A Realistic Look at the Challenges of Reading Chinese

The following is a guest article written by a Sinosplice reader, Julian Suddaby. I have followed it with some commentary of my own.

Warning: if you’re a member of the “Chinese is super easy” faction, this article might annoy you a little, but be sure to read through to the end!


How Many Characters?

by Julian Suddaby, 2014-02-13

Introduction

I asked Google “how many chinese characters do I need to learn” and the best sites I found pointed to linguist Jun Da’s website and used his data to argue that 3,500 characters should be enough for most people, being that you’ll know around 99.5% of the characters in general circulation. [1] Is that really enough?
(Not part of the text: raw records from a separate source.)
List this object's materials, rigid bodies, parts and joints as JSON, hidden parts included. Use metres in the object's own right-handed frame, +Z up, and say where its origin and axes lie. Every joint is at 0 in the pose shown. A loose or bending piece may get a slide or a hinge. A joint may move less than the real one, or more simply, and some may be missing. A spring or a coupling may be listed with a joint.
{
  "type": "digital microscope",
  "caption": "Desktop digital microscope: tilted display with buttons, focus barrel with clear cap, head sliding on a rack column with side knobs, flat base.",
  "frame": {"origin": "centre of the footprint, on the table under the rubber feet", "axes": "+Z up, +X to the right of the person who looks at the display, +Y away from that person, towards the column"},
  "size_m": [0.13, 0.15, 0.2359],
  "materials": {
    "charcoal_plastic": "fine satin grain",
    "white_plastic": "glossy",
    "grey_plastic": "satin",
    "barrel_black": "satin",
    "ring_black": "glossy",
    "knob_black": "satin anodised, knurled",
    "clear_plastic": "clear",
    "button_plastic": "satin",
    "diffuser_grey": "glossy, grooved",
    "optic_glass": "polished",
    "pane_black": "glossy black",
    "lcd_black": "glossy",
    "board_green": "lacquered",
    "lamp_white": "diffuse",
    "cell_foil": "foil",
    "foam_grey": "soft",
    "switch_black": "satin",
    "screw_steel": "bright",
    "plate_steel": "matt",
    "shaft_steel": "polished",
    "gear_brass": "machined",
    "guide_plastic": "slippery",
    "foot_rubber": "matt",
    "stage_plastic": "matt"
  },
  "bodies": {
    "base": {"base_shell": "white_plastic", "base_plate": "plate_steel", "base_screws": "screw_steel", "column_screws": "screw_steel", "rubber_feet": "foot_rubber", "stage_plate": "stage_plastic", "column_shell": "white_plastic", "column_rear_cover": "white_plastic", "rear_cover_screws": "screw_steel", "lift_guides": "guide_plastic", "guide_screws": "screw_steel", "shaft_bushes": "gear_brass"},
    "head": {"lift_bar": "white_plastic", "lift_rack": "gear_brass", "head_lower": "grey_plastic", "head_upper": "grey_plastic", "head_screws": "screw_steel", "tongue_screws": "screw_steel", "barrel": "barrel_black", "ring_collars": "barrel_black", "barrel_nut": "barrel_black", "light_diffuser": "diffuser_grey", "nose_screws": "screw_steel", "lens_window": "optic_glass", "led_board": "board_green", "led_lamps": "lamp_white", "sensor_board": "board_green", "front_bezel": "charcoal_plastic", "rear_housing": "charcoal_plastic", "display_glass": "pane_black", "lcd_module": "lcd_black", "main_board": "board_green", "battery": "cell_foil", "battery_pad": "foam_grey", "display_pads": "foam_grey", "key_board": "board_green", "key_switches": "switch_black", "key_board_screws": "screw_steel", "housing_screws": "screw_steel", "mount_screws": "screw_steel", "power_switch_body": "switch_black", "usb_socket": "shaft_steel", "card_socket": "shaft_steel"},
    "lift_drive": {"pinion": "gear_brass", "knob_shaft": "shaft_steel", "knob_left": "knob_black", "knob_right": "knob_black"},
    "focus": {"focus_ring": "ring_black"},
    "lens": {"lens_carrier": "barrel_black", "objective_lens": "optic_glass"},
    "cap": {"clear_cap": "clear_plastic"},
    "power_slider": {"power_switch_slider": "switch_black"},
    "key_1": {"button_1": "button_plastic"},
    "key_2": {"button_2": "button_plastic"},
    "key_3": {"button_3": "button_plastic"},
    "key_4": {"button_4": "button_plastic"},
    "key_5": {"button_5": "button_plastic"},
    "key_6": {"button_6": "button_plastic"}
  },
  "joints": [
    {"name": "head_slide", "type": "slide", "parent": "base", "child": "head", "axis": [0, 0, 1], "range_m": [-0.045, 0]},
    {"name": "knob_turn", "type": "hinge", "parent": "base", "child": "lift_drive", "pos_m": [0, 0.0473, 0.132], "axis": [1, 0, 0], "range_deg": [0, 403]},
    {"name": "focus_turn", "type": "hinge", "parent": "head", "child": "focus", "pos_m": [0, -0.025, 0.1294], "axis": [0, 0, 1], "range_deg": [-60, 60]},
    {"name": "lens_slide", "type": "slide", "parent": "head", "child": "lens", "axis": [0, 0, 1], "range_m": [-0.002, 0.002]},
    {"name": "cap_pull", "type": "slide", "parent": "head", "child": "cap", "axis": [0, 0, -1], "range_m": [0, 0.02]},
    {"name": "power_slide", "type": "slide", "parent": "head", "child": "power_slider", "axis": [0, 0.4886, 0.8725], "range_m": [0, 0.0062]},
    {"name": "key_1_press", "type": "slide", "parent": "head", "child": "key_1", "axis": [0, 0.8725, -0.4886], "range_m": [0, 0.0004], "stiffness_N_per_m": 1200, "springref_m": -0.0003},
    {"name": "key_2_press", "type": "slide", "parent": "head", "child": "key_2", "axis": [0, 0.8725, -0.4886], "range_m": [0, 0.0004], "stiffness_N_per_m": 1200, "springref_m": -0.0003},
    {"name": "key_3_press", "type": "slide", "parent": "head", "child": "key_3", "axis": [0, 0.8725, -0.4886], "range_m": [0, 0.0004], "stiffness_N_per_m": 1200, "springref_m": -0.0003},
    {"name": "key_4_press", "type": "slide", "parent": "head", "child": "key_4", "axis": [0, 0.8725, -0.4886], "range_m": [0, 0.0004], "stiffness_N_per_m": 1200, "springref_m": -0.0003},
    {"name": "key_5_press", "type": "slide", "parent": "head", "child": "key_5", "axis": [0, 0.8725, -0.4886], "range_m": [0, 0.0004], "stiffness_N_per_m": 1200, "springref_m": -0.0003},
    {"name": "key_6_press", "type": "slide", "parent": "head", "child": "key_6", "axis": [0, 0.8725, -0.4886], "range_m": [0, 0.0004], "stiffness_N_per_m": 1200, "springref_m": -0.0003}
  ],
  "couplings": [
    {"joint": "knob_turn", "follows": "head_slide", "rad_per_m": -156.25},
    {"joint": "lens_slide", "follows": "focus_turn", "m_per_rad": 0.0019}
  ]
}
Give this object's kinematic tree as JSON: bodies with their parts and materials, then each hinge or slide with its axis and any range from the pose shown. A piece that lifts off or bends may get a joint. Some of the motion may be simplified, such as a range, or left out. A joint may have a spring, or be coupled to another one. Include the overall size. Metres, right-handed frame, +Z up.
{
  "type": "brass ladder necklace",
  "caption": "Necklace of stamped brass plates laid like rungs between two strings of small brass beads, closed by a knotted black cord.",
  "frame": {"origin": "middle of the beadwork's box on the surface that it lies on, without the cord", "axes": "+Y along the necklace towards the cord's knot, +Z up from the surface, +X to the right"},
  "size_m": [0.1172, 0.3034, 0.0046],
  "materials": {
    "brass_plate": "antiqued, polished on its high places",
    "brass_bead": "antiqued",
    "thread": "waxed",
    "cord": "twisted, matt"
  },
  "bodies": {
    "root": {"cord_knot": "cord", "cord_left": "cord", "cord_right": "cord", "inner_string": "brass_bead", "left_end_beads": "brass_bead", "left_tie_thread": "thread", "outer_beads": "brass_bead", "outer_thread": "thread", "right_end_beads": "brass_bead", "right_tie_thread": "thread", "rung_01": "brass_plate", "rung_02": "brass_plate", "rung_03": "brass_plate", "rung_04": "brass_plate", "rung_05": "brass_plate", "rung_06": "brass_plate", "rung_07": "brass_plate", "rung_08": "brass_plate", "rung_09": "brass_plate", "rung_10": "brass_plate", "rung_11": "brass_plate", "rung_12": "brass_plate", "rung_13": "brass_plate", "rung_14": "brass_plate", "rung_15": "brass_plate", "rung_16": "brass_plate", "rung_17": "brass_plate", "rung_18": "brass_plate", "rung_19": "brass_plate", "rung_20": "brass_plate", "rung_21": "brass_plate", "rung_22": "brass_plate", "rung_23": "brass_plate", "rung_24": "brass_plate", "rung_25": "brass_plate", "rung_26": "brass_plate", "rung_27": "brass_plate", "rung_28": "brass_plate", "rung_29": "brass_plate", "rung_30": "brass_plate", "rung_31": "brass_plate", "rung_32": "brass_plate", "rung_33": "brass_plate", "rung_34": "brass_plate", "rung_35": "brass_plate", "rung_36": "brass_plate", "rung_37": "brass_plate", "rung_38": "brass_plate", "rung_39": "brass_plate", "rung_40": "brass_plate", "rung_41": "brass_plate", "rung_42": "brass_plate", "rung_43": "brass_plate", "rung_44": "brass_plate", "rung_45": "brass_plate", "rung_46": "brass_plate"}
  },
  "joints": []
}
Well, if you’ve got to that point, congratulations. It’s an achievement. But you may not want to stop accumulating characters just yet. Indeed, sad to say, at 3,500 you won’t even be able to read Jun Da’s name, being that 笪 is way down at frequency #5,231. [2] So how many, then, do you need to learn? Well, that depends on one question that you should ask yourself: what exactly do you want to read?

A Newspaper

Students often want to read Chinese newspapers. The Southern Weekly 南方周末 being a popular choice, I took the ten most popular articles over the previous thirty days and ran them through a computer program that checked them against Jun Da’s most frequent 3,500 characters. The results are fairly encouraging for the Chinese student, I think: if you knew the 3,500 you’d only encounter forty-four new characters over the course of those ten articles, and twenty-nine of those you’d only see once and so would probably just take a guess at from context and move on. But you’d possibly want to look up 甄, a pseudonymous surname given to the subject of one of the articles (and thus appearing thirty-five times); 闰, used in the name of a Zhejiang corporation which appears to have buried five hundred tons of poisonous chemicals in their backyard (seven appearances); and 驿, used in the name of a company involved in a online security breach (also seven appearances). [3]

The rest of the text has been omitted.